* _What is needed_
Output all lines exactly.

* _Exercise materials_
• • • •

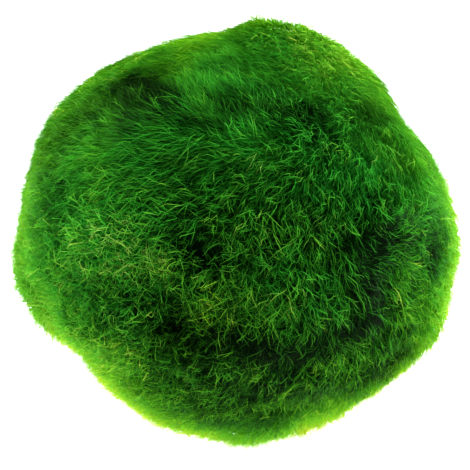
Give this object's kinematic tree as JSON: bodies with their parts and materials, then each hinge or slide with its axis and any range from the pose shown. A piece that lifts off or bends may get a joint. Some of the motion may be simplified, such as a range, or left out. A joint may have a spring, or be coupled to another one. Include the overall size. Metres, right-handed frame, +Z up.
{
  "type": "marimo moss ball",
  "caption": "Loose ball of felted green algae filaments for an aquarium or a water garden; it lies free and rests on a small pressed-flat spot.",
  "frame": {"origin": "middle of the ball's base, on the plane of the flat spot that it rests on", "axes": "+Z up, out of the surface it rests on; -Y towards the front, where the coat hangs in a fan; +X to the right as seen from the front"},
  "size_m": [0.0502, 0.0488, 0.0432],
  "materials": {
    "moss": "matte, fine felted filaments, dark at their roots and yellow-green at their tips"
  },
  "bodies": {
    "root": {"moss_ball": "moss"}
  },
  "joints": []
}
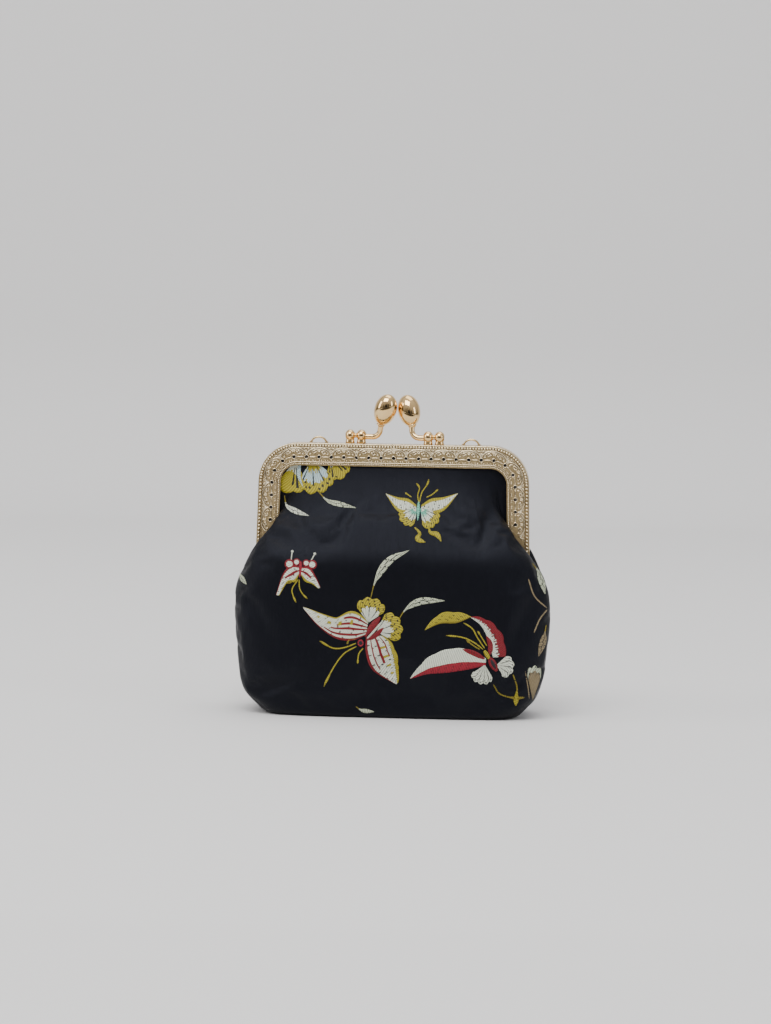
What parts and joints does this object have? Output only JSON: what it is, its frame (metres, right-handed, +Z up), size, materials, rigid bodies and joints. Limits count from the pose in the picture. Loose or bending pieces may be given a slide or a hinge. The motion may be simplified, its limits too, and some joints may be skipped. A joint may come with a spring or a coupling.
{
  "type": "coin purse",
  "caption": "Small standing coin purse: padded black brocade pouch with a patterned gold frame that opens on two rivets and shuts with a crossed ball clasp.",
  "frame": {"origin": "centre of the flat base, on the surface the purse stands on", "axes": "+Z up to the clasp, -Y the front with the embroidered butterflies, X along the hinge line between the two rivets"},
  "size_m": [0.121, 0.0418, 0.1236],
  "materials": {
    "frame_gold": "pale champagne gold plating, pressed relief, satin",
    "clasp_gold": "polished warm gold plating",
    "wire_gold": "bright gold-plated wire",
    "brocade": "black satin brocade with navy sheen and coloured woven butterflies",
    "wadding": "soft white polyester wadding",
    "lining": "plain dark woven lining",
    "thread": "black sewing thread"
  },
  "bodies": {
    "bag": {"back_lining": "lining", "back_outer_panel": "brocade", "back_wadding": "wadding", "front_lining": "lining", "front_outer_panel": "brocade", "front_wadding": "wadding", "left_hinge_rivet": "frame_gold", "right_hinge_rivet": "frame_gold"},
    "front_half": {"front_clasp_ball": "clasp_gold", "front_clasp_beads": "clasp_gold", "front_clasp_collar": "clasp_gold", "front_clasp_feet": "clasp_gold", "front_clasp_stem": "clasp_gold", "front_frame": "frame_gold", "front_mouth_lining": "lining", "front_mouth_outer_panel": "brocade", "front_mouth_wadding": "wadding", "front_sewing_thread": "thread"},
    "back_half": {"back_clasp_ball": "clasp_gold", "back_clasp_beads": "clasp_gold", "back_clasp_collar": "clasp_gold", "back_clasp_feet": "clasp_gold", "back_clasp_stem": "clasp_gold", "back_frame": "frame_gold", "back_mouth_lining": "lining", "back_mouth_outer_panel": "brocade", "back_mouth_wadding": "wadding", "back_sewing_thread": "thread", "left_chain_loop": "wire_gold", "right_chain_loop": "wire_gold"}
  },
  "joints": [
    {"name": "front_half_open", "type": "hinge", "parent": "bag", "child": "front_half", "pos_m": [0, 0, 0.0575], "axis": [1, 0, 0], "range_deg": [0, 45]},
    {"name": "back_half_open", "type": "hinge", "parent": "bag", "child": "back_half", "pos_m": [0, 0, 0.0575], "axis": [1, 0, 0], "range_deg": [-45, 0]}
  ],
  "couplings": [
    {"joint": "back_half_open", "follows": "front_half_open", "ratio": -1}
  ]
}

• • • •

* _Task solution_
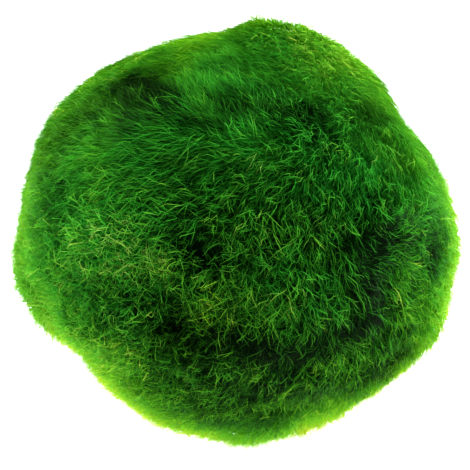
Give this object's kinematic tree as JSON: bodies with their parts and materials, then each hinge or slide with its axis and any range from the pose shown. A piece that lifts off or bends may get a joint. Some of the motion may be simplified, such as a range, or left out. A joint may have a spring, or be coupled to another one. Include the overall size. Metres, right-handed frame, +Z up.
{
  "type": "marimo moss ball",
  "caption": "Loose ball of felted green algae filaments for an aquarium or a water garden; it lies free and rests on a small pressed-flat spot.",
  "frame": {"origin": "middle of the ball's base, on the plane of the flat spot that it rests on", "axes": "+Z up, out of the surface it rests on; -Y towards the front, where the coat hangs in a fan; +X to the right as seen from the front"},
  "size_m": [0.0502, 0.0488, 0.0432],
  "materials": {
    "moss": "matte, fine felted filaments, dark at their roots and yellow-green at their tips"
  },
  "bodies": {
    "root": {"moss_ball": "moss"}
  },
  "joints": []
}
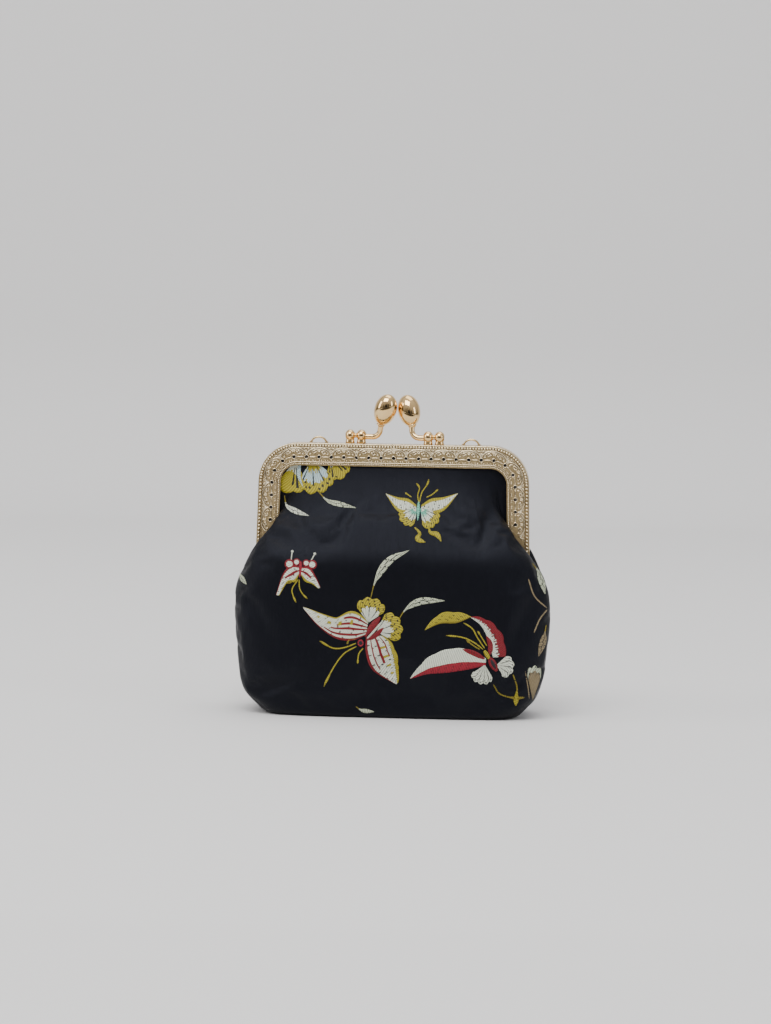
What parts and joints does this object have? Output only JSON: what it is, its frame (metres, right-handed, +Z up), size, materials, rigid bodies and joints. Limits count from the pose in the picture. Loose or bending pieces may be given a slide or a hinge. The motion may be simplified, its limits too, and some joints may be skipped. A joint may come with a spring or a coupling.
{
  "type": "coin purse",
  "caption": "Small standing coin purse: padded black brocade pouch with a patterned gold frame that opens on two rivets and shuts with a crossed ball clasp.",
  "frame": {"origin": "centre of the flat base, on the surface the purse stands on", "axes": "+Z up to the clasp, -Y the front with the embroidered butterflies, X along the hinge line between the two rivets"},
  "size_m": [0.121, 0.0418, 0.1236],
  "materials": {
    "frame_gold": "pale champagne gold plating, pressed relief, satin",
    "clasp_gold": "polished warm gold plating",
    "wire_gold": "bright gold-plated wire",
    "brocade": "black satin brocade with navy sheen and coloured woven butterflies",
    "wadding": "soft white polyester wadding",
    "lining": "plain dark woven lining",
    "thread": "black sewing thread"
  },
  "bodies": {
    "bag": {"back_lining": "lining", "back_outer_panel": "brocade", "back_wadding": "wadding", "front_lining": "lining", "front_outer_panel": "brocade", "front_wadding": "wadding", "left_hinge_rivet": "frame_gold", "right_hinge_rivet": "frame_gold"},
    "front_half": {"front_clasp_ball": "clasp_gold", "front_clasp_beads": "clasp_gold", "front_clasp_collar": "clasp_gold", "front_clasp_feet": "clasp_gold", "front_clasp_stem": "clasp_gold", "front_frame": "frame_gold", "front_mouth_lining": "lining", "front_mouth_outer_panel": "brocade", "front_mouth_wadding": "wadding", "front_sewing_thread": "thread"},
    "back_half": {"back_clasp_ball": "clasp_gold", "back_clasp_beads": "clasp_gold", "back_clasp_collar": "clasp_gold", "back_clasp_feet": "clasp_gold", "back_clasp_stem": "clasp_gold", "back_frame": "frame_gold", "back_mouth_lining": "lining", "back_mouth_outer_panel": "brocade", "back_mouth_wadding": "wadding", "back_sewing_thread": "thread", "left_chain_loop": "wire_gold", "right_chain_loop": "wire_gold"}
  },
  "joints": [
    {"name": "front_half_open", "type": "hinge", "parent": "bag", "child": "front_half", "pos_m": [0, 0, 0.0575], "axis": [1, 0, 0], "range_deg": [0, 45]},
    {"name": "back_half_open", "type": "hinge", "parent": "bag", "child": "back_half", "pos_m": [0, 0, 0.0575], "axis": [1, 0, 0], "range_deg": [-45, 0]}
  ],
  "couplings": [
    {"joint": "back_half_open", "follows": "front_half_open", "ratio": -1}
  ]
}